According to Burke, the Compensation Fund is “severely mismanaged and overfunded”, allowing for an annual surplus of R21.7 billion, which equates to three months of fuel tax relief. The SETAs, according to the DA, sit on R6.7 billion in annual surplus, making for one more month of fuel tax relief. TARS, in turn, has accumulated R12 billion in savings, allowing for two months of fuel tax relief.
Strengthening government expenditure efficiency and ending the “waste of taxpayers’ money” could effectively alleviate the burden put on South Africans by this global shock, in the DA’s view.
“South Africans should not be forced to carry the full cost of an international conflict outside of our control, especially when the government continues to waste taxpayer money, which we can control.”
The DA pleads for action to be taken before the fuel price shock hits on 1 April. “We are not flippant about the cost of our proposal; we understand the cost. But it is possible,” Burke emphasised. “The short-term funds are there.”
The DA further clarified that they are “not proposing to defund the RAF with this mechanism". The RAF should instead derive its funding from different sources other than the fuel levies, Burke said, as outlined above.
“We’re trying to put money back in the pockets of South Africans.”
Supply fears
During the media briefing, the DA also commented on the current fuel supply fears. According to DA spokesperson on mineral and petroleum resources James Lorimer, the bottleneck is not the supply of crude oil, of which South Africa only imports 20% through the Persian Gulf, but the supply of refined petroleum products.
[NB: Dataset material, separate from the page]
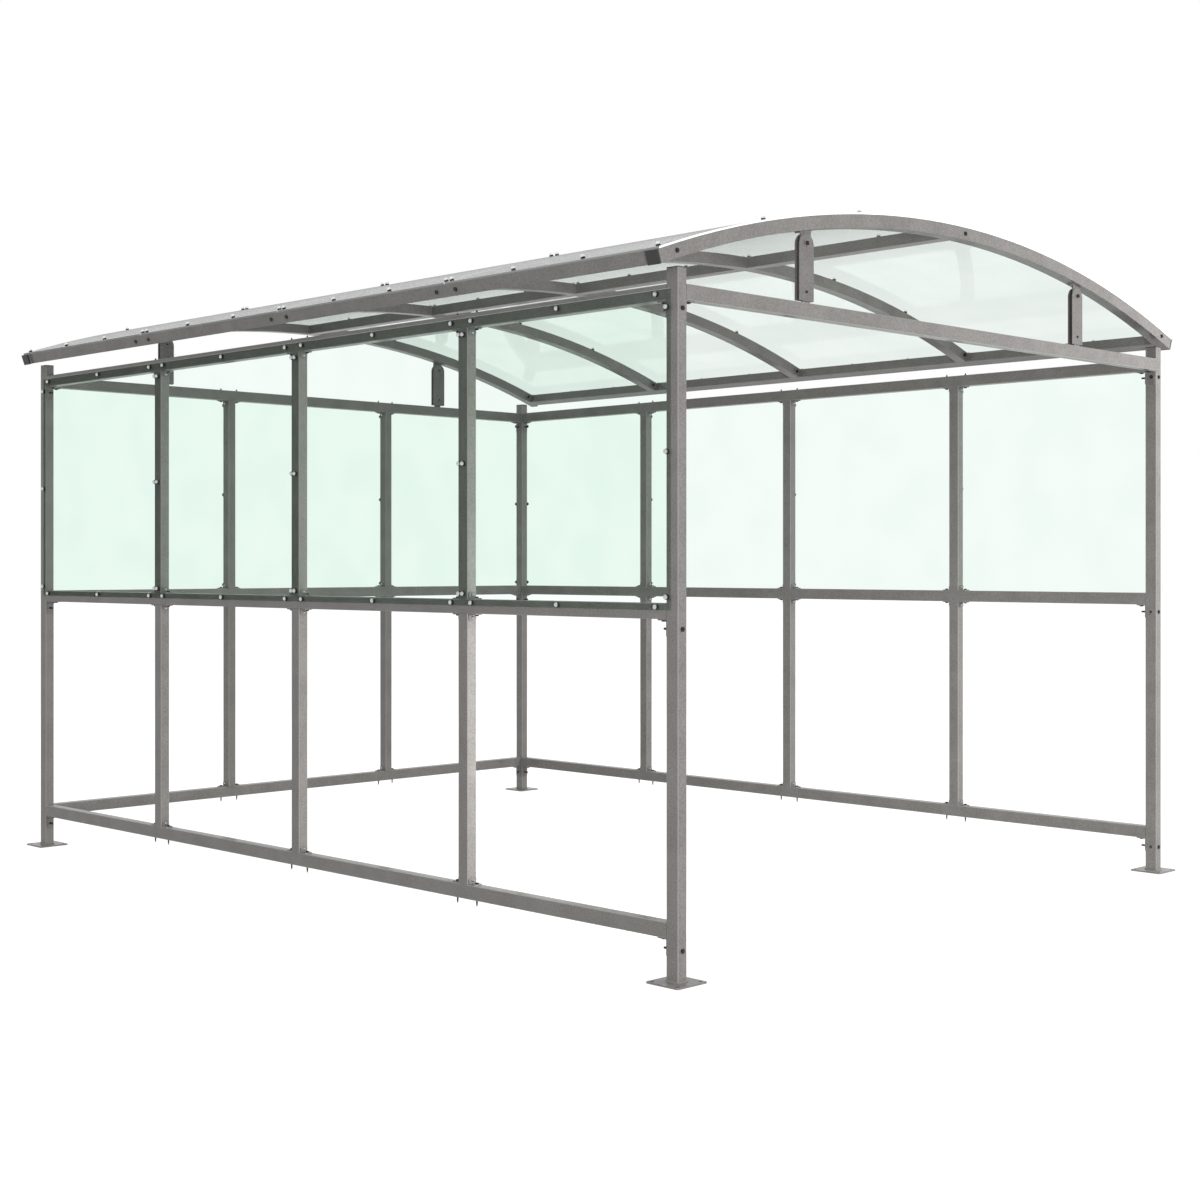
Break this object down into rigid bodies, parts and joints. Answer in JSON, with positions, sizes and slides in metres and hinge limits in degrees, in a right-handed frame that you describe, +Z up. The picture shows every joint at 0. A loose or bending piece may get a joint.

The Portfolio Committee on Mineral and Petroleum Resources was informed by Mantashe on Tuesday that “we are okay with refined product at least until the end of April", Lorimer said.
The minister informed the committee that South Africa’s fuel supplies from the Gulf are not at risk, as the nation is not an ally of the United States and Israel. “According to the minister, we have no supply problems for at least the next five weeks; thereafter, we will see,” Lorimer said. “I am sure he will be held accountable for this assurance.”
Several countries have been offering South Africa cargo loads of fuel. “In my understanding, Nigeria’s Dangote refinery has about 160 000 barrels of uncommitted supply, which I am sure we will make a bid on.”
“Every rand increase in fuel prices is a direct tax on the poor people of South Africa," the DA’s Paul Swart emphasised at the media briefing.